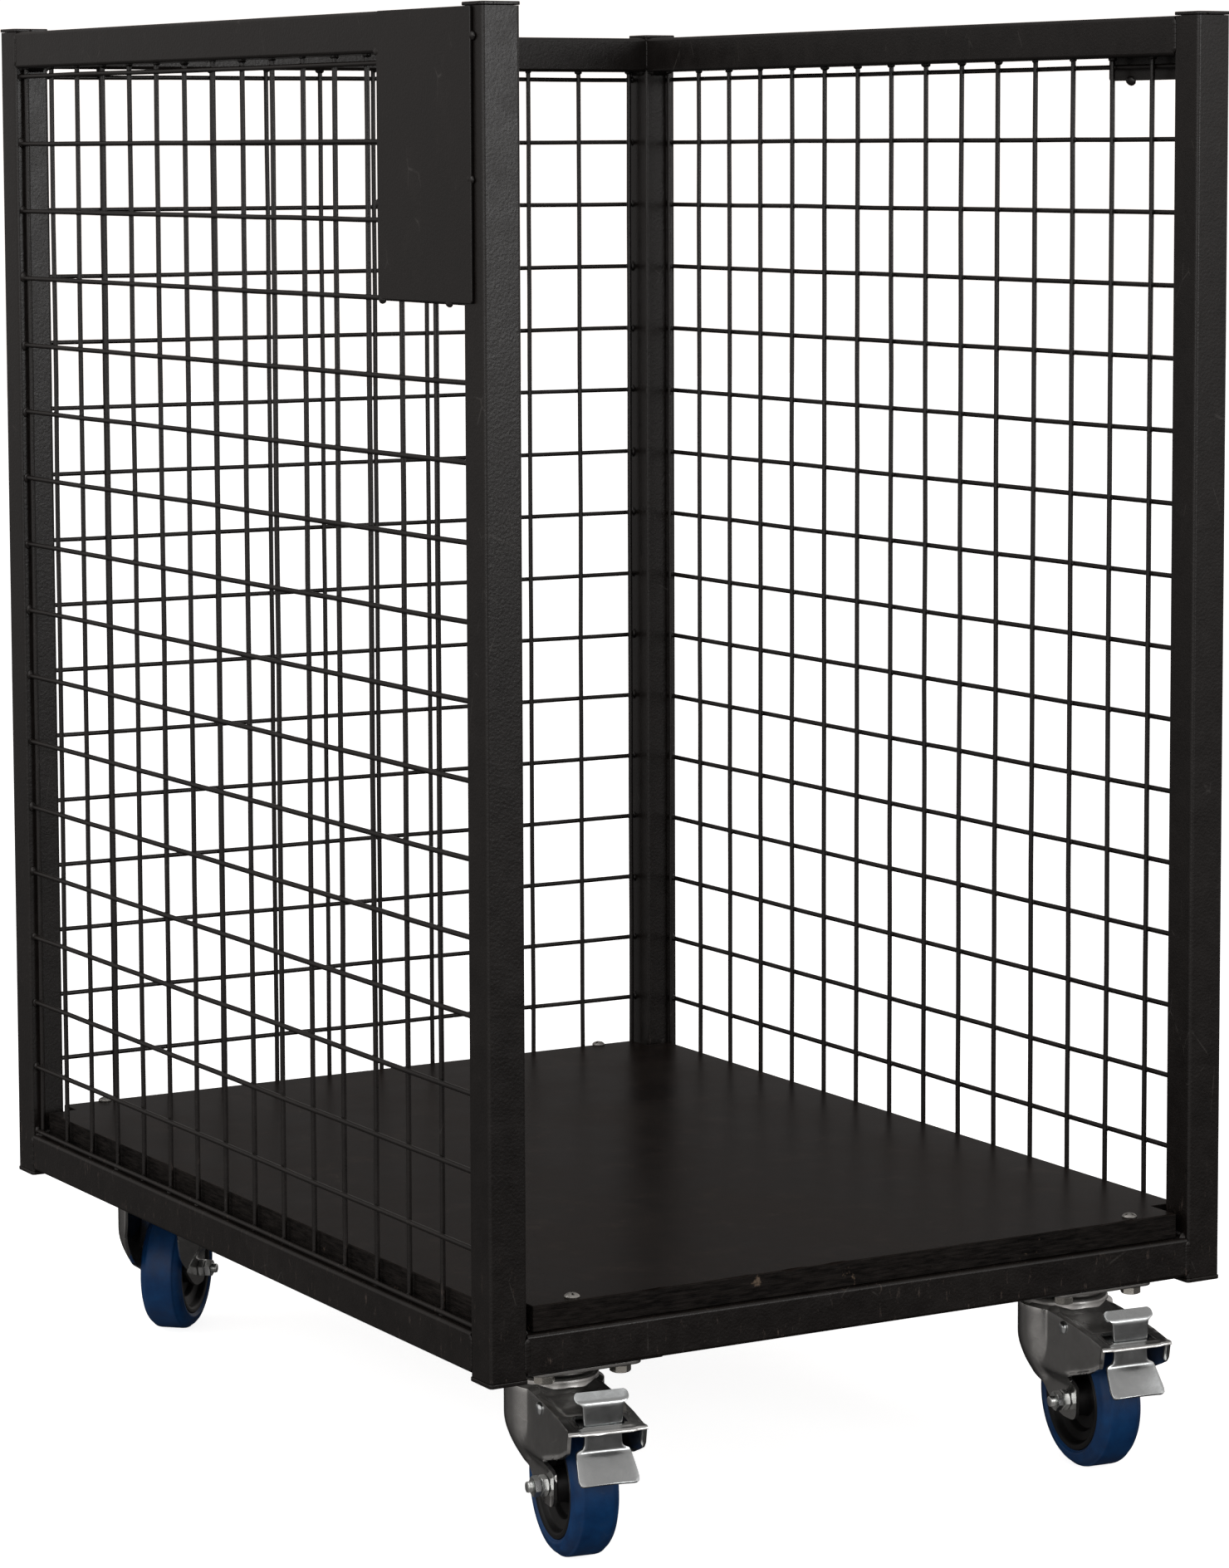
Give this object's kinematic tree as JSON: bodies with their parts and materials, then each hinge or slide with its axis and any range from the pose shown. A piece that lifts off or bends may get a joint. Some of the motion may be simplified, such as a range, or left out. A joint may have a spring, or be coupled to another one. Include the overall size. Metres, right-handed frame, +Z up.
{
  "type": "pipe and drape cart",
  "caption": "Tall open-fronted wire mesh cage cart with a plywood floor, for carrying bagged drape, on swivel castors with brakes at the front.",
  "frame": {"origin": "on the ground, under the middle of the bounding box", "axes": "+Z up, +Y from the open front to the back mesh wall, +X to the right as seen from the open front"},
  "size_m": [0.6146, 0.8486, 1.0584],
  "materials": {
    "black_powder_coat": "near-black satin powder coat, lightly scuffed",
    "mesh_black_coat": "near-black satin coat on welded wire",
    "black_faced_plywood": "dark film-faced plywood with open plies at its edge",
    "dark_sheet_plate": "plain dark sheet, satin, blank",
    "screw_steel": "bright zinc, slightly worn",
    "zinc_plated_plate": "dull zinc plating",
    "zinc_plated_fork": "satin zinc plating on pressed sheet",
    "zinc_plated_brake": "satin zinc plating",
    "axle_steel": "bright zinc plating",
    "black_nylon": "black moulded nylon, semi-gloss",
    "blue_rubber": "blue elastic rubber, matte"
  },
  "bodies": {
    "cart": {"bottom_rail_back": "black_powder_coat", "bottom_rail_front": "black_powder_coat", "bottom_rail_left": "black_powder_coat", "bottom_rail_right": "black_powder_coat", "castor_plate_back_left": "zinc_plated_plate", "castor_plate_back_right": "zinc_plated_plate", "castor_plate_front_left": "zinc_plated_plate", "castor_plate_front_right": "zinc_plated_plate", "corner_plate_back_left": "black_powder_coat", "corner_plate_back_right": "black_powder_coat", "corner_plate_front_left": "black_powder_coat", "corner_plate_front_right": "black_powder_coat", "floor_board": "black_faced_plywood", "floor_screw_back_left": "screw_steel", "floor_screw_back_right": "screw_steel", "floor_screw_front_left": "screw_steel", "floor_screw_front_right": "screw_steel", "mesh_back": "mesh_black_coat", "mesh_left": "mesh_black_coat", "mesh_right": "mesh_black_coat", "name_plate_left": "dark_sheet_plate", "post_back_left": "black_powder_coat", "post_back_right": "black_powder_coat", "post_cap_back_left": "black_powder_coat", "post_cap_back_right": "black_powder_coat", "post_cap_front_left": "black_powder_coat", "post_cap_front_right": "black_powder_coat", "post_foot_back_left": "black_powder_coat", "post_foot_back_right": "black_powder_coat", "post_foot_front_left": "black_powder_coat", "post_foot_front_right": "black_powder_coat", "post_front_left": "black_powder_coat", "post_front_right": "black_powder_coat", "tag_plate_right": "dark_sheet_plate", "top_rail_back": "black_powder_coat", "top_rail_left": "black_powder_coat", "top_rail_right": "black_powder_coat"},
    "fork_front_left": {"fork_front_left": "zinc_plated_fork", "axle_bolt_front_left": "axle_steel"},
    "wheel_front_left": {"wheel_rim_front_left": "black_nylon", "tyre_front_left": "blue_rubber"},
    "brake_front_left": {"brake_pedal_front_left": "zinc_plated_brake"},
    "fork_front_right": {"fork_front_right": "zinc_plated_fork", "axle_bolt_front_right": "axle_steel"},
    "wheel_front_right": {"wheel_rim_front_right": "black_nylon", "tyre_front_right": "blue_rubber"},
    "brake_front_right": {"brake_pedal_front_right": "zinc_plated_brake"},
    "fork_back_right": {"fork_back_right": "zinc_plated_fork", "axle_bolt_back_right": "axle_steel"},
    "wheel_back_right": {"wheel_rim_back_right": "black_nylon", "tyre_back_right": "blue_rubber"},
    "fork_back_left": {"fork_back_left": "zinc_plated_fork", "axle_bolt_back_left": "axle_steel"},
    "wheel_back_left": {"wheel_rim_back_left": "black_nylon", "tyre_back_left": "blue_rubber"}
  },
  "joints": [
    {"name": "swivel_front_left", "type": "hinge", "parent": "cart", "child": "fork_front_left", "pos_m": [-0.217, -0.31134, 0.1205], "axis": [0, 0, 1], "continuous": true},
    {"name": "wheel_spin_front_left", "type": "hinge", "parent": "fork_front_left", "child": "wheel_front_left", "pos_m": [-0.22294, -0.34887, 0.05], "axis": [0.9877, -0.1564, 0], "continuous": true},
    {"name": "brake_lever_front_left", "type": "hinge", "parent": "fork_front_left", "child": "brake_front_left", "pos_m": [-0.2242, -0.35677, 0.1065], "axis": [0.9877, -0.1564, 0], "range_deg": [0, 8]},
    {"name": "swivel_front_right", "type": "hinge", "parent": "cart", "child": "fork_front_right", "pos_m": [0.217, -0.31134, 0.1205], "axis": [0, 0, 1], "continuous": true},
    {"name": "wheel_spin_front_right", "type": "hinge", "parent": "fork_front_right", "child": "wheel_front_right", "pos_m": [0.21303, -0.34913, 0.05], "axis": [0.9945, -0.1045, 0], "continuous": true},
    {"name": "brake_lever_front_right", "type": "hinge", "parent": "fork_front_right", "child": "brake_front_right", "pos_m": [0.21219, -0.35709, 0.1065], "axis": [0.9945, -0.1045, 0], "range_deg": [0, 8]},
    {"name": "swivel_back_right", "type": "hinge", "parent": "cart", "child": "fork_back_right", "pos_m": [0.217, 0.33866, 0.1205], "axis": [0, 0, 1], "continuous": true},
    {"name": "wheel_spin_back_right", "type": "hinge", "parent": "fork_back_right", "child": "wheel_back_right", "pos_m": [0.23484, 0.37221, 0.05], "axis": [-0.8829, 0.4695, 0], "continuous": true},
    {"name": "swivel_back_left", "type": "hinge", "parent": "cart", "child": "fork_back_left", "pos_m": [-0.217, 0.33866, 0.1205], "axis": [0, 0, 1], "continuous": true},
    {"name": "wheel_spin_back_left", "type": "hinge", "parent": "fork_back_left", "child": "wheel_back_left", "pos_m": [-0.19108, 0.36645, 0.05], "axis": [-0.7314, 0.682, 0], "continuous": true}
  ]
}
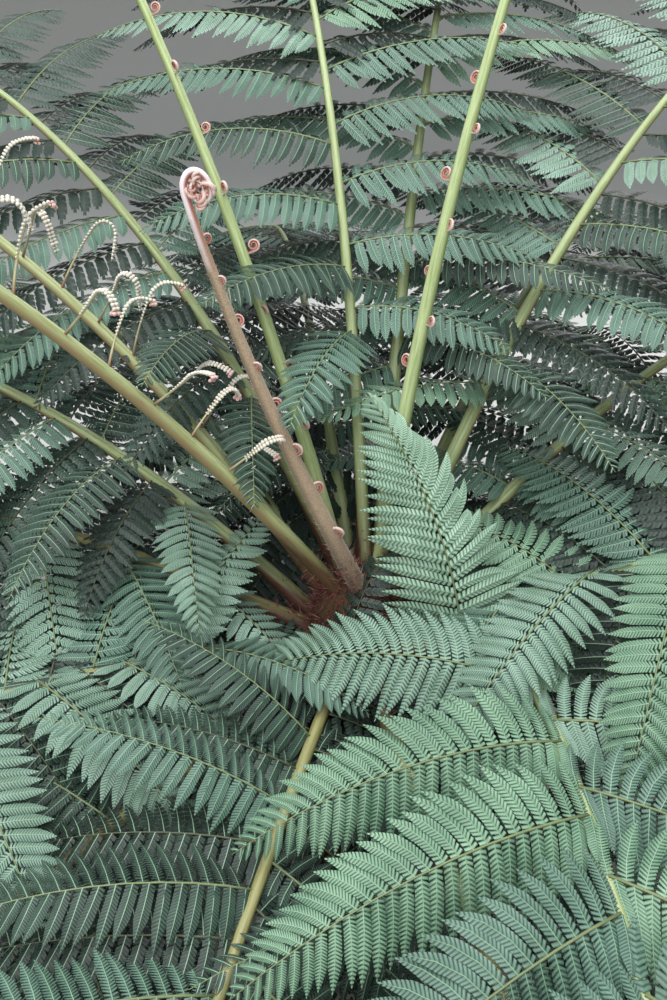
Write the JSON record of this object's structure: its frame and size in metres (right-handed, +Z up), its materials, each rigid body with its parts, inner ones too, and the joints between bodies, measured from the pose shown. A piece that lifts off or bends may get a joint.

****************************************

» **Written problem**
Print the entries exactly. Include every one.

» **Final result**
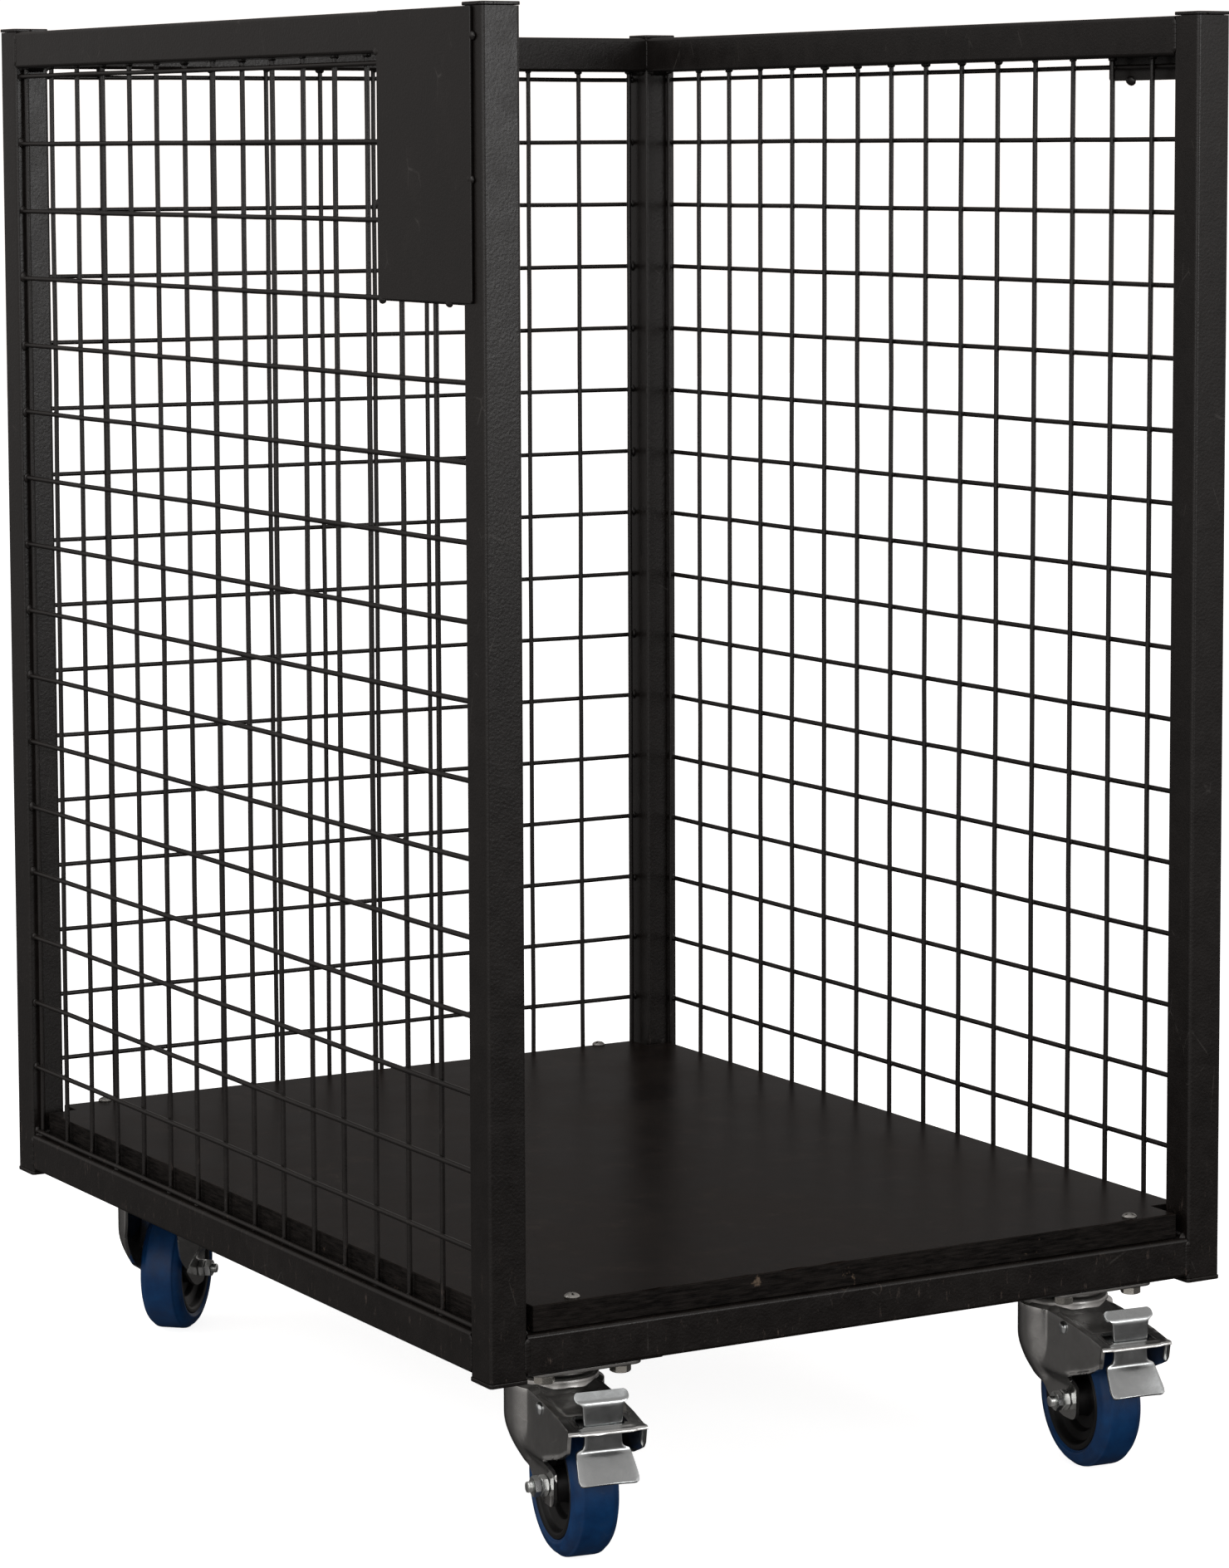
Give this object's kinematic tree as JSON: bodies with their parts and materials, then each hinge or slide with its axis and any range from the pose shown. A piece that lifts off or bends may get a joint. Some of the motion may be simplified, such as a range, or left out. A joint may have a spring, or be coupled to another one. Include the overall size. Metres, right-handed frame, +Z up.
{
  "type": "pipe and drape cart",
  "caption": "Tall open-fronted wire mesh cage cart with a plywood floor, for carrying bagged drape, on swivel castors with brakes at the front.",
  "frame": {"origin": "on the ground, under the middle of the bounding box", "axes": "+Z up, +Y from the open front to the back mesh wall, +X to the right as seen from the open front"},
  "size_m": [0.6146, 0.8486, 1.0584],
  "materials": {
    "black_powder_coat": "near-black satin powder coat, lightly scuffed",
    "mesh_black_coat": "near-black satin coat on welded wire",
    "black_faced_plywood": "dark film-faced plywood with open plies at its edge",
    "dark_sheet_plate": "plain dark sheet, satin, blank",
    "screw_steel": "bright zinc, slightly worn",
    "zinc_plated_plate": "dull zinc plating",
    "zinc_plated_fork": "satin zinc plating on pressed sheet",
    "zinc_plated_brake": "satin zinc plating",
    "axle_steel": "bright zinc plating",
    "black_nylon": "black moulded nylon, semi-gloss",
    "blue_rubber": "blue elastic rubber, matte"
  },
  "bodies": {
    "cart": {"bottom_rail_back": "black_powder_coat", "bottom_rail_front": "black_powder_coat", "bottom_rail_left": "black_powder_coat", "bottom_rail_right": "black_powder_coat", "castor_plate_back_left": "zinc_plated_plate", "castor_plate_back_right": "zinc_plated_plate", "castor_plate_front_left": "zinc_plated_plate", "castor_plate_front_right": "zinc_plated_plate", "corner_plate_back_left": "black_powder_coat", "corner_plate_back_right": "black_powder_coat", "corner_plate_front_left": "black_powder_coat", "corner_plate_front_right": "black_powder_coat", "floor_board": "black_faced_plywood", "floor_screw_back_left": "screw_steel", "floor_screw_back_right": "screw_steel", "floor_screw_front_left": "screw_steel", "floor_screw_front_right": "screw_steel", "mesh_back": "mesh_black_coat", "mesh_left": "mesh_black_coat", "mesh_right": "mesh_black_coat", "name_plate_left": "dark_sheet_plate", "post_back_left": "black_powder_coat", "post_back_right": "black_powder_coat", "post_cap_back_left": "black_powder_coat", "post_cap_back_right": "black_powder_coat", "post_cap_front_left": "black_powder_coat", "post_cap_front_right": "black_powder_coat", "post_foot_back_left": "black_powder_coat", "post_foot_back_right": "black_powder_coat", "post_foot_front_left": "black_powder_coat", "post_foot_front_right": "black_powder_coat", "post_front_left": "black_powder_coat", "post_front_right": "black_powder_coat", "tag_plate_right": "dark_sheet_plate", "top_rail_back": "black_powder_coat", "top_rail_left": "black_powder_coat", "top_rail_right": "black_powder_coat"},
    "fork_front_left": {"fork_front_left": "zinc_plated_fork", "axle_bolt_front_left": "axle_steel"},
    "wheel_front_left": {"wheel_rim_front_left": "black_nylon", "tyre_front_left": "blue_rubber"},
    "brake_front_left": {"brake_pedal_front_left": "zinc_plated_brake"},
    "fork_front_right": {"fork_front_right": "zinc_plated_fork", "axle_bolt_front_right": "axle_steel"},
    "wheel_front_right": {"wheel_rim_front_right": "black_nylon", "tyre_front_right": "blue_rubber"},
    "brake_front_right": {"brake_pedal_front_right": "zinc_plated_brake"},
    "fork_back_right": {"fork_back_right": "zinc_plated_fork", "axle_bolt_back_right": "axle_steel"},
    "wheel_back_right": {"wheel_rim_back_right": "black_nylon", "tyre_back_right": "blue_rubber"},
    "fork_back_left": {"fork_back_left": "zinc_plated_fork", "axle_bolt_back_left": "axle_steel"},
    "wheel_back_left": {"wheel_rim_back_left": "black_nylon", "tyre_back_left": "blue_rubber"}
  },
  "joints": [
    {"name": "swivel_front_left", "type": "hinge", "parent": "cart", "child": "fork_front_left", "pos_m": [-0.217, -0.31134, 0.1205], "axis": [0, 0, 1], "continuous": true},
    {"name": "wheel_spin_front_left", "type": "hinge", "parent": "fork_front_left", "child": "wheel_front_left", "pos_m": [-0.22294, -0.34887, 0.05], "axis": [0.9877, -0.1564, 0], "continuous": true},
    {"name": "brake_lever_front_left", "type": "hinge", "parent": "fork_front_left", "child": "brake_front_left", "pos_m": [-0.2242, -0.35677, 0.1065], "axis": [0.9877, -0.1564, 0], "range_deg": [0, 8]},
    {"name": "swivel_front_right", "type": "hinge", "parent": "cart", "child": "fork_front_right", "pos_m": [0.217, -0.31134, 0.1205], "axis": [0, 0, 1], "continuous": true},
    {"name": "wheel_spin_front_right", "type": "hinge", "parent": "fork_front_right", "child": "wheel_front_right", "pos_m": [0.21303, -0.34913, 0.05], "axis": [0.9945, -0.1045, 0], "continuous": true},
    {"name": "brake_lever_front_right", "type": "hinge", "parent": "fork_front_right", "child": "brake_front_right", "pos_m": [0.21219, -0.35709, 0.1065], "axis": [0.9945, -0.1045, 0], "range_deg": [0, 8]},
    {"name": "swivel_back_right", "type": "hinge", "parent": "cart", "child": "fork_back_right", "pos_m": [0.217, 0.33866, 0.1205], "axis": [0, 0, 1], "continuous": true},
    {"name": "wheel_spin_back_right", "type": "hinge", "parent": "fork_back_right", "child": "wheel_back_right", "pos_m": [0.23484, 0.37221, 0.05], "axis": [-0.8829, 0.4695, 0], "continuous": true},
    {"name": "swivel_back_left", "type": "hinge", "parent": "cart", "child": "fork_back_left", "pos_m": [-0.217, 0.33866, 0.1205], "axis": [0, 0, 1], "continuous": true},
    {"name": "wheel_spin_back_left", "type": "hinge", "parent": "fork_back_left", "child": "wheel_back_left", "pos_m": [-0.19108, 0.36645, 0.05], "axis": [-0.7314, 0.682, 0], "continuous": true}
  ]
}
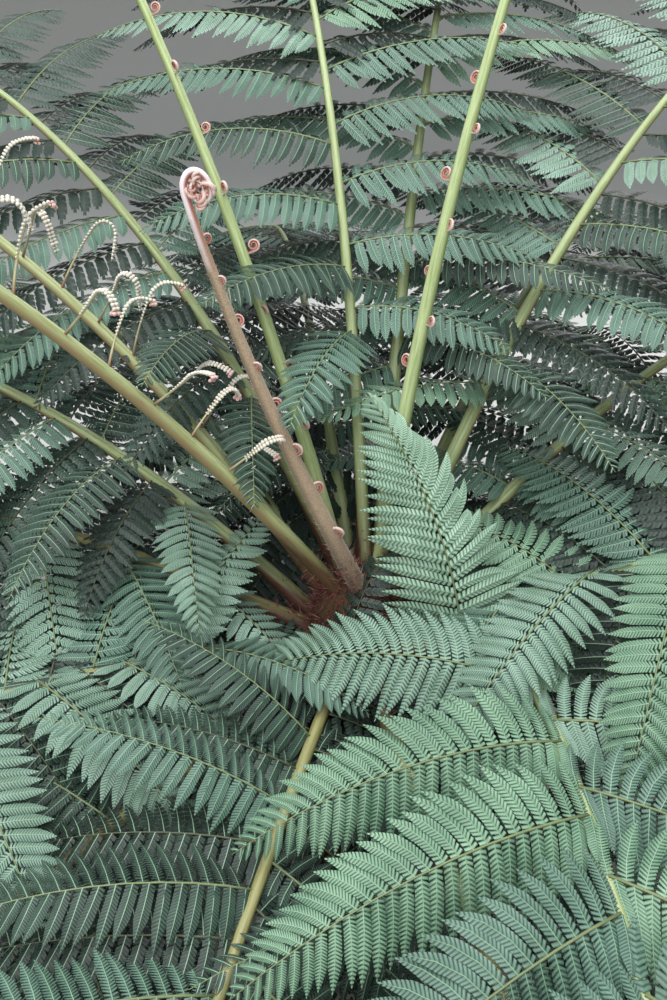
Write the JSON record of this object's structure: its frame and size in metres (right-handed, +Z up), its materials, each rigid body with its parts, inner ones too, and the joints between bodies, measured from the pose shown. A piece that lifts off or bends may get a joint.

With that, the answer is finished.